Objective ->
Can the data below be set down again exactly, line for line?

■ ■ ■ ■ ■

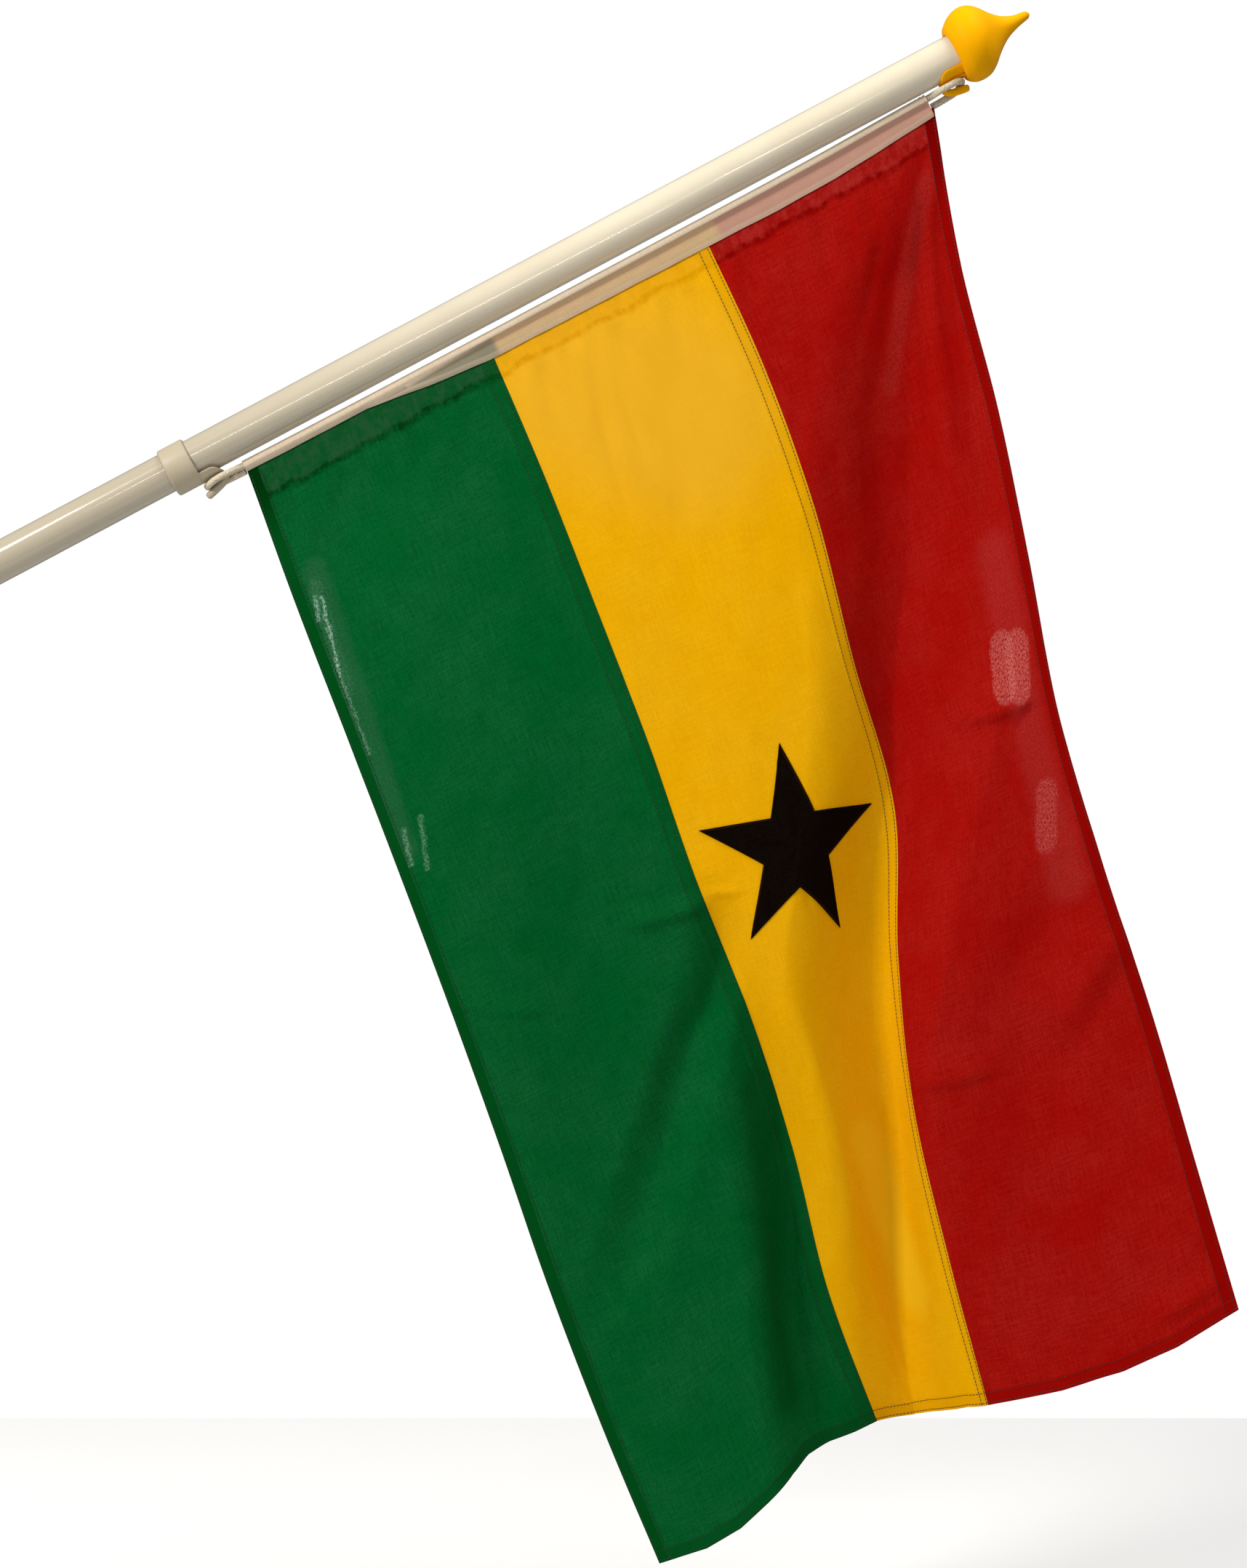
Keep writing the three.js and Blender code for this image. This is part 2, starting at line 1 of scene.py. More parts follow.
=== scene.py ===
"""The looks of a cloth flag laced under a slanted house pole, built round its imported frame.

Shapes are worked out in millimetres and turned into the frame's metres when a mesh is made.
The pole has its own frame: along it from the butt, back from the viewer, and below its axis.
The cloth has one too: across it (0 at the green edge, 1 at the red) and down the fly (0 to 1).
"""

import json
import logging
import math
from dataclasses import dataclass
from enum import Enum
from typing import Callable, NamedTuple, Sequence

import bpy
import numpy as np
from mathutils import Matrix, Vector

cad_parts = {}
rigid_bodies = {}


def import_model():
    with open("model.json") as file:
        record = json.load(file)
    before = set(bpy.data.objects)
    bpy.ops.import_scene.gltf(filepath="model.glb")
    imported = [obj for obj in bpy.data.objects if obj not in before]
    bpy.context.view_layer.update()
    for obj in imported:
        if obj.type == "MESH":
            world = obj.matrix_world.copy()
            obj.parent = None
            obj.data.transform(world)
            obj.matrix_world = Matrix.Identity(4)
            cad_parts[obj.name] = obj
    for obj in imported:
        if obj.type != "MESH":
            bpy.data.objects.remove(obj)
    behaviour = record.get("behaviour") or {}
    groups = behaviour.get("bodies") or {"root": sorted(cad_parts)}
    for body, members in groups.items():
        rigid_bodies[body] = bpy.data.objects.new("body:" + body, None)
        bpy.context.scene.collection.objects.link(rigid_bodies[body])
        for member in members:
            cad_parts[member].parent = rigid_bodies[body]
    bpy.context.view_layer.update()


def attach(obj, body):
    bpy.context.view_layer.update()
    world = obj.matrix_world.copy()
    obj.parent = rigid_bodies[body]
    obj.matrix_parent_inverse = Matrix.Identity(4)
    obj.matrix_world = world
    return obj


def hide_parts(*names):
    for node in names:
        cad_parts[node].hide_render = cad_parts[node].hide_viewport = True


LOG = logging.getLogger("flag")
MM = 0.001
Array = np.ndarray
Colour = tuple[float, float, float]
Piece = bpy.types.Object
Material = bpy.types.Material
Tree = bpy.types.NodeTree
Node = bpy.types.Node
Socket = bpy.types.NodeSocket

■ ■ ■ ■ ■

Answer for this exercise ->
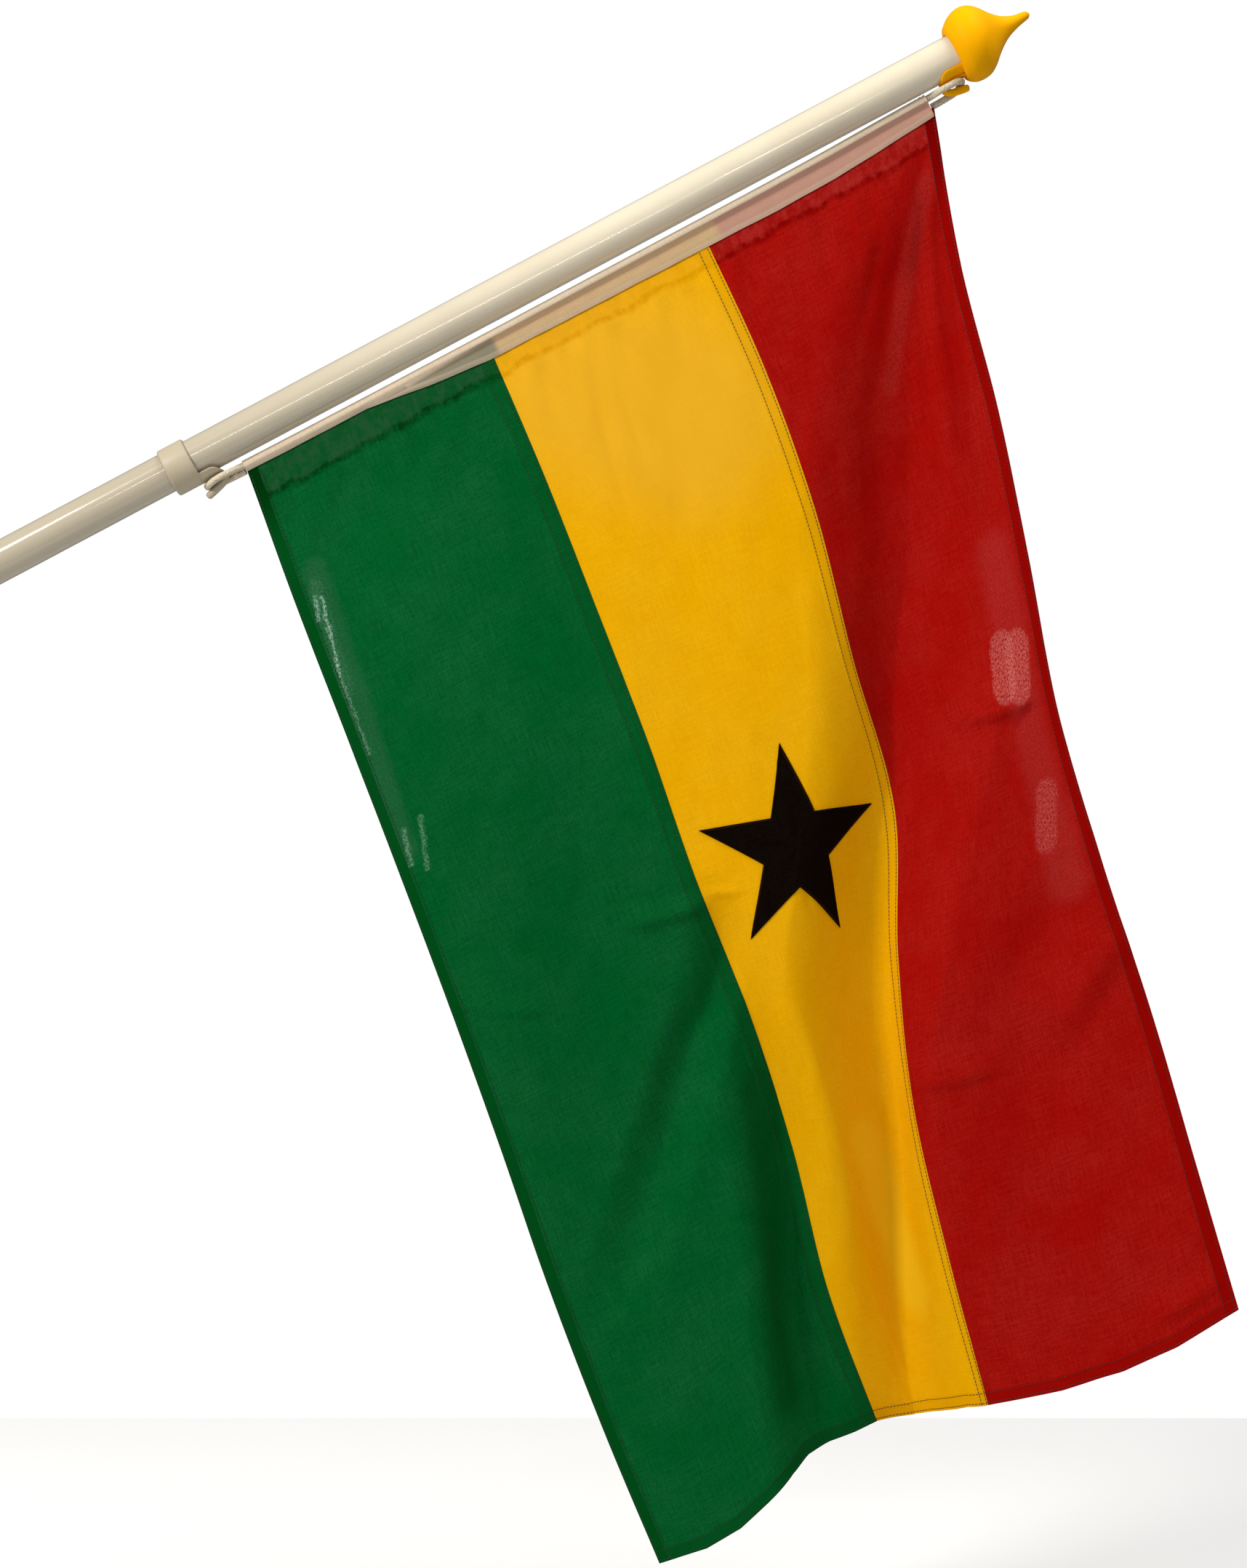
Keep writing the three.js and Blender code for this image. This is part 2, starting at line 1 of scene.py. More parts follow.
=== scene.py ===
"""The looks of a cloth flag laced under a slanted house pole, built round its imported frame.

Shapes are worked out in millimetres and turned into the frame's metres when a mesh is made.
The pole has its own frame: along it from the butt, back from the viewer, and below its axis.
The cloth has one too: across it (0 at the green edge, 1 at the red) and down the fly (0 to 1).
"""

import json
import logging
import math
from dataclasses import dataclass
from enum import Enum
from typing import Callable, NamedTuple, Sequence

import bpy
import numpy as np
from mathutils import Matrix, Vector

cad_parts = {}
rigid_bodies = {}


def import_model():
    with open("model.json") as file:
        record = json.load(file)
    before = set(bpy.data.objects)
    bpy.ops.import_scene.gltf(filepath="model.glb")
    imported = [obj for obj in bpy.data.objects if obj not in before]
    bpy.context.view_layer.update()
    for obj in imported:
        if obj.type == "MESH":
            world = obj.matrix_world.copy()
            obj.parent = None
            obj.data.transform(world)
            obj.matrix_world = Matrix.Identity(4)
            cad_parts[obj.name] = obj
    for obj in imported:
        if obj.type != "MESH":
            bpy.data.objects.remove(obj)
    behaviour = record.get("behaviour") or {}
    groups = behaviour.get("bodies") or {"root": sorted(cad_parts)}
    for body, members in groups.items():
        rigid_bodies[body] = bpy.data.objects.new("body:" + body, None)
        bpy.context.scene.collection.objects.link(rigid_bodies[body])
        for member in members:
            cad_parts[member].parent = rigid_bodies[body]
    bpy.context.view_layer.update()


def attach(obj, body):
    bpy.context.view_layer.update()
    world = obj.matrix_world.copy()
    obj.parent = rigid_bodies[body]
    obj.matrix_parent_inverse = Matrix.Identity(4)
    obj.matrix_world = world
    return obj


def hide_parts(*names):
    for node in names:
        cad_parts[node].hide_render = cad_parts[node].hide_viewport = True


LOG = logging.getLogger("flag")
MM = 0.001
Array = np.ndarray
Colour = tuple[float, float, float]
Piece = bpy.types.Object
Material = bpy.types.Material
Tree = bpy.types.NodeTree
Node = bpy.types.Node
Socket = bpy.types.NodeSocket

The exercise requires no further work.